Jordan Harrison

No. 2 – Portland Fire
- Position: Guard
- League: WNBA

Personal information
- Born: April 26, 2004 (age 22)
- Listed height: 5 ft 6 in (1.68 m)

Career information
- High school: Classen School of Advanced Studies (Oklahoma City, Oklahoma)
- College: Stephen F. Austin (2022–2023) West Virginia (2023–2026)
- WNBA draft: 2026: undrafted
- Playing career: 2026–present

Career history
- 2026–present: Portland Fire
- Stats at WNBA.com
- Stats at Basketball Reference

= Jordan Harrison (basketball) =

American basketball player (born 2004)

Jordan Harrison (born April 26, 2004) is an American professional basketball player for the Portland Fire of the Women's National Basketball Association (WNBA). She played college basketball for the Stephen F. Austin Ladyjacks and West Virginia Mountaineers.
==Early life==
Harrison was born on April 26, 2004. She grew up in Oklahoma City, Oklahoma, and attended the Classen School of Advanced Studies there where she played basketball. Harrison was the All City Athletic Conference Girls Player of the Year in 2020 and averaged 11.6 points, 4.0 assists, 3.2 steals and 3.0 rebounds per game in high school. While at Classen, she set a state record with 74 points in a game.

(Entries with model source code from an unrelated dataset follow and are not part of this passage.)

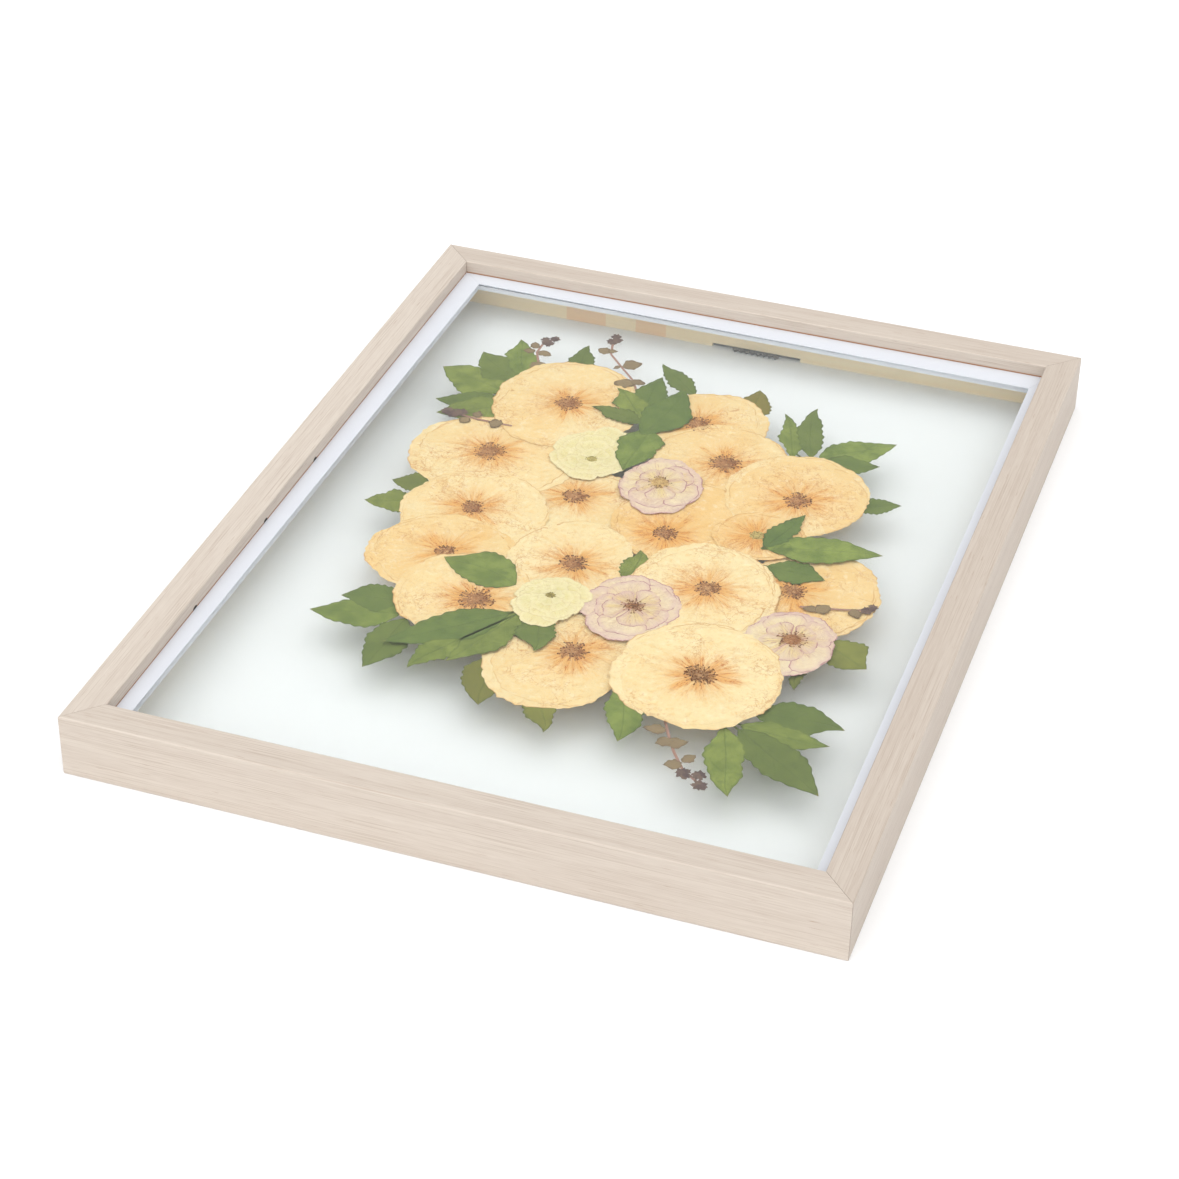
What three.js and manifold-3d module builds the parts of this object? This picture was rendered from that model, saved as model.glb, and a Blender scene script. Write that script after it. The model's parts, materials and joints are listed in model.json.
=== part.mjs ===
// A pressed flower frame: four mitred wood rails hold two panes of glass, and flowers, leaves and bud
// sprigs are pressed between the panes. It lies on its back: +Z is the front, +Y the top edge, where
// the hanger is, and the origin is at the middle of the back face. Millimetres.

import * as THREE from 'three';
import { mergeVertices } from 'three/addons/utils/BufferGeometryUtils.js';
import Module from 'manifold-3d';

const wasm = await Module();
wasm.setup();

// ---- Driving dimensions ----------------------------------------------------------------------------

const FRAME_WIDTH = 327;
const FRAME_LENGTH = 427;
const FRAME_HEIGHT = 28.5;
const RAIL_FACE = 14.5; // width of a rail seen from the front
const LIP_THICKNESS = 6.4; // the lip that laps over the glass
const RABBET_DEPTH = 6; // how far the lip laps past the rail's wall
const EDGE_ROUND = 0.6;
const MITRE_GAP = 0.1; // hairline left on each side of a mitre

const GLASS_WIDTH = 305; // a 12 by 16 inch pane
const GLASS_LENGTH = 406;
const GLASS_THICKNESS = 2;
const GLASS_GAP = 2.4; // the room that the pressed flowers take between the panes

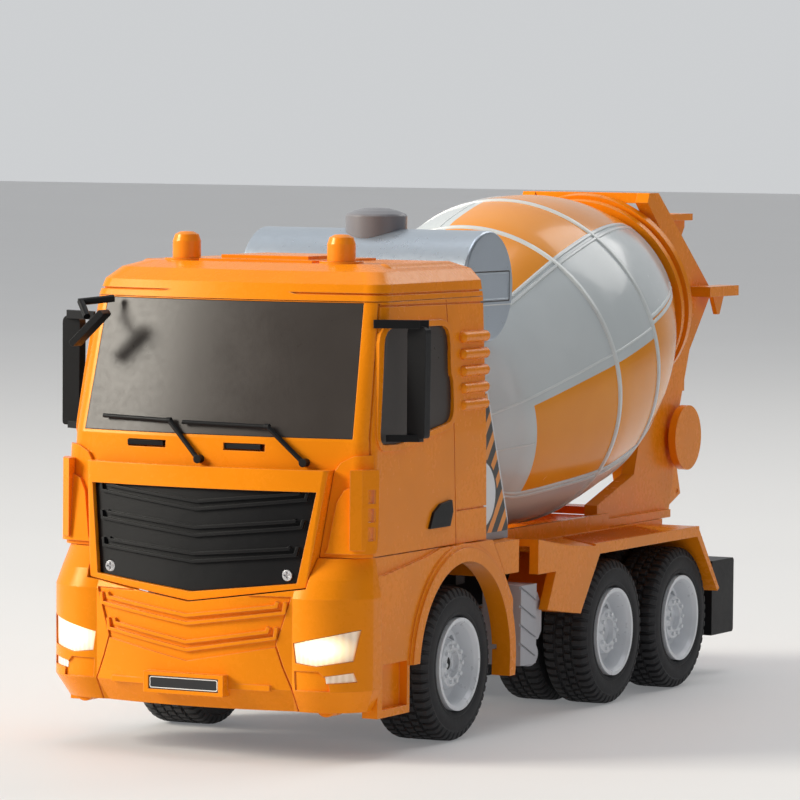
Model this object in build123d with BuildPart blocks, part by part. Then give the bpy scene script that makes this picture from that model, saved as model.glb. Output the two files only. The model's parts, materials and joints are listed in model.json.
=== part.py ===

After high school, she decided to play college basketball for the Stephen F. Austin Ladyjacks.
==College career==
Harrison averaged 12.1 points and 5.0 assists per game as a freshman at Stephen F. Austin in 2022–23, being named the Western Athletic Conference (WAC) Freshman of the Year. She then transferred to the West Virginia Mountaineers in 2023–24, averaging 13.5 points and 5.2 assists that year while being named second-team All-Big 12 Conference and to the Big 12 All-Defensive team. She was named third-team All-Big 12 in 2024–25 after averaging 13.7 points. Harrison started all 33 games in both the 2023–24 and 2024–25 seasons. As a senior in 2025–26, she helped West Virginia to the Big 12 tournament championship and an appearance in the NCAA Tournament. She averaged 13.9 points and 5.2 assists per game, earning first-team All-Big 12 honors and selection to the All-Big 12 Defensive team, while also being named the Big 12 Defensive Player of the Year, an honorable mention All-American and a finalist for the Naismith College Player of the Year award.

==Professional career==
After going unselected in the 2026 WNBA draft, Harrison signed a training camp contract with the Portland Fire. She made the team's opening day roster.